Kondisi Luka Sangat Serius
Dr. Andi Widiarsah, Spesialis Bedah RSUD Djafar Harun, mengonfirmasi bahwa AMRM mengalami luka bakar derajat 2A hingga 2B, meliputi sekitar 27% permukaan tubuhnya. Luka melepuh menyebar mulai dari leher bagian belakang hingga pinggang, termasuk kedua tangan, perut, dan pangkal paha.
“Kondisi pasien saat ini stabil, namun risiko infeksi sangat tinggi. Kami sedang menyiapkan ruang isolasi khusus untuk meminimalkan kemungkinan kontaminasi kuman dari luar,” ujar dr. Andi saat ditemui pada Sabtu (12/4/2025).
Pihak rumah sakit juga tengah berkoordinasi dengan ahli gizi untuk memastikan nutrisi pasien terpenuhi selama masa penyembuhan. Pemberian antibiotik, vitamin, serta pemantauan ketat dilakukan secara intensif demi mempercepat proses pemulihan.
Pondok Pesantren Membantah Ada Bullying
Di sisi lain, pihak Pondok Pesantren Al Islam Meeto menolak anggapan bahwa peristiwa ini terjadi akibat aksi bullying. Kepala pondok, Syamsuddin Ribi, menegaskan bahwa antara korban dan pelaku adalah teman bermain, dan menyebut kejadian ini sebagai kecelakaan yang tidak disengaja.
“Tidak ada unsur bullying. Mereka bermain bersama di belakang pondok, dekat sungai, membawa gunting dan pertalite. Berdasarkan informasi yang kami dapat, mereka saling mencukur rambut,” ujar Syamsuddin.
Ia juga menambahkan bahwa pertalite yang dibawa digunakan untuk membakar ranting. Namun, dalam proses bermain, diduga terjadi percikan yang mengenai tubuh korban hingga menyebabkan api menyambar dengan cepat.
Keterangan pihak ponpes ini sedikit berbeda dengan yang disampaikan keluarga korban. Mereka menyebut korban justru menyelamatkan diri dengan mencebur ke sungai setelah tubuhnya terbakar, bukan hanya digulingkan di tanah seperti yang disampaikan pihak pondok.
Polisi: Dua Pelaku Diamankan
Kapolres Kolaka Utara, AKBP Ritman Todoan Agung Gultom, membenarkan bahwa dua pelaku yang terlibat telah diamankan dan tengah menjalani pemeriksaan.

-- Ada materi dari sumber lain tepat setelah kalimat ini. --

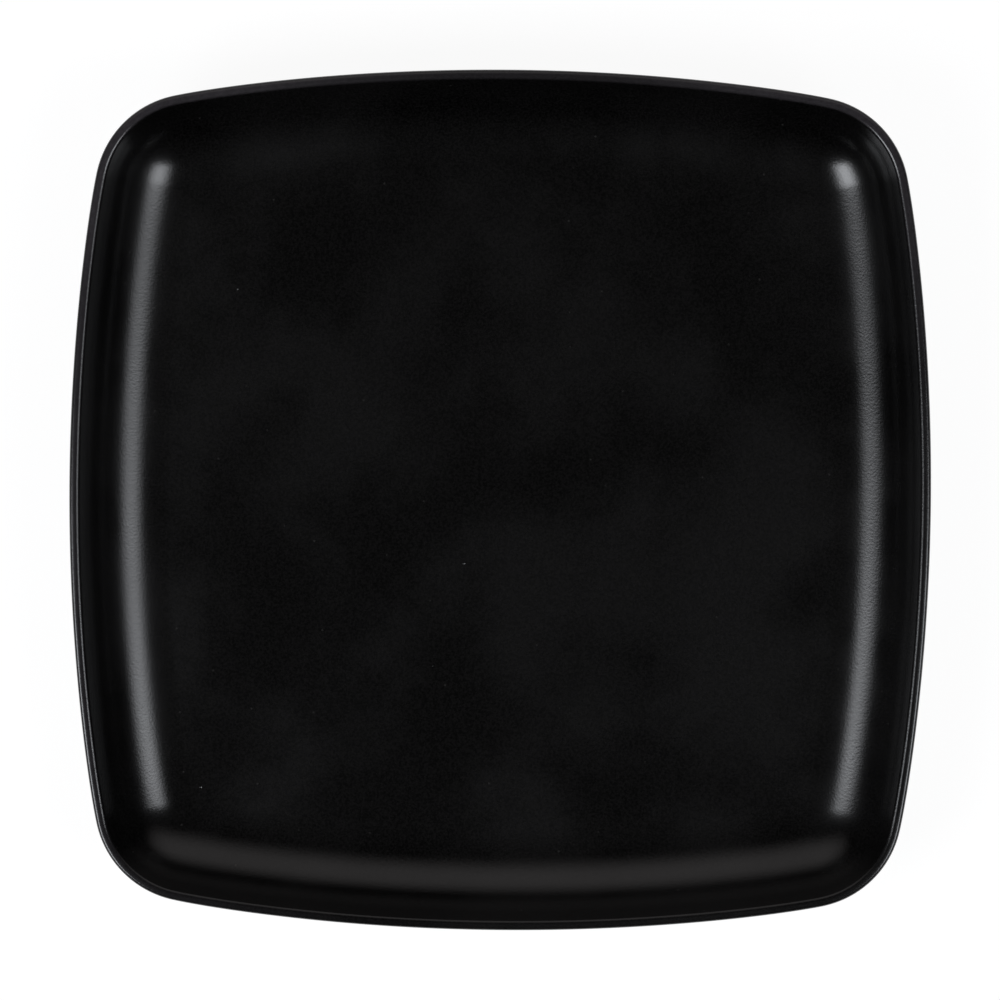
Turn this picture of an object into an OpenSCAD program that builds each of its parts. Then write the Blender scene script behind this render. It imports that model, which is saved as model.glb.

“Keterangan awal menyebut bahwa api yang menyambar korban tidak sengaja dilemparkan ke arah tubuhnya. Namun, kami masih mendalami motif dan kronologi lebih lanjut,” ujarnya singkat.
Hingga kini, motif pasti dari tindakan dua pelaku tersebut masih menjadi misteri. Apakah ini benar-benar kecelakaan seperti klaim pihak ponpes? Ataukah tersembunyi cerita kelam tentang perundungan yang selama ini tak terdengar?
Titik Pencarian Keadilan
Kejadian ini membuka kembali pertanyaan lama yang belum pernah benar-benar dijawab: seberapa amankah lingkungan pesantren bagi anak-anak yang dititipkan untuk belajar agama dan akhlak? Apakah cukup pengawasan di balik tembok pondok yang kerap dianggap sakral dan tertutup?
Kisah tragis AMRM kini menjadi cermin gelap yang mengingatkan bahwa siapa pun, bahkan di tempat seharusnya paling suci, bisa menjadi korban kekerasan. Semoga penyelidikan yang berlangsung mampu mengungkap kebenaran dan memberi keadilan pada anak 13 tahun yang kini berjuang antara hidup dan mati.